2. Make up a story to help them remember the term. For example, a boy named Perry went out to the fence to meet his girlfriend. Perry met her (peri-met-er) at the fence. Maybe students could think of better stories and word clues.

            Assessment: Give a vocabulary pop-quiz and have students write the definition of perimeter.

H. Drawing objects with a given perimeter.

Objective: Students will use grid paper to draw a variety of shapes with a given perimeter. For example, the teacher could give the perimeter as being 12 units. Students will draw as many different-shaped figures as they can with a perimeter of 12 units. This activity is similar to a popular lesson that uses pentominoes (figures made up of five squares) to teach perimeter and area. You might choose to use color tiles in the teacher demonstration and/or have students use color tiles to make figures of a given perimeter before drawing them on grid paper.

Procedure: Using a transparency of square grid paper, ask students to name a 2-digit number. Draw a figure with that perimeter. Ask volunteers to make a different figure of the same perimeter. Assign each student a number and have them draw as many figures with the number of units as the perimeter as they can. Have them color the figures and clearly mark the length of each side

Assessment: Students drew a variety of figures all with the same perimeter

I. Perimeter of letters

            Objective: Students will use block letters on square grid paper and write out the word “PERIMETER.” They will determine the perimeter of each letter. (See Figure 4.)

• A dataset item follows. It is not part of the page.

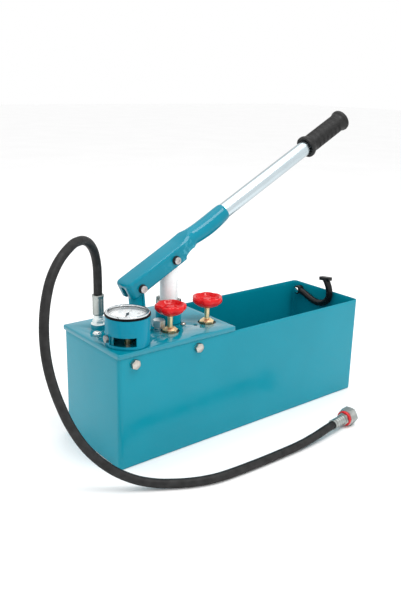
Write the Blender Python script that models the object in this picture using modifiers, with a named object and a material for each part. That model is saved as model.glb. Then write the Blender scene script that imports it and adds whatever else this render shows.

            Procedure: Supply each student with square grid paper. They will color block letters and make the word perimeter. They can choose to use diagonal lines, but they must incorporate the square root of 2 into their equation of the perimeter of the letter if they do. They will write the perimeter of each letter below the letter. Extension: students could prepare a bulletin board using cut-out block letters which have a patterned border around each letter. How much border is needed for each letter?

            Assessment: Letters are neatly made and perimeter accurately determined.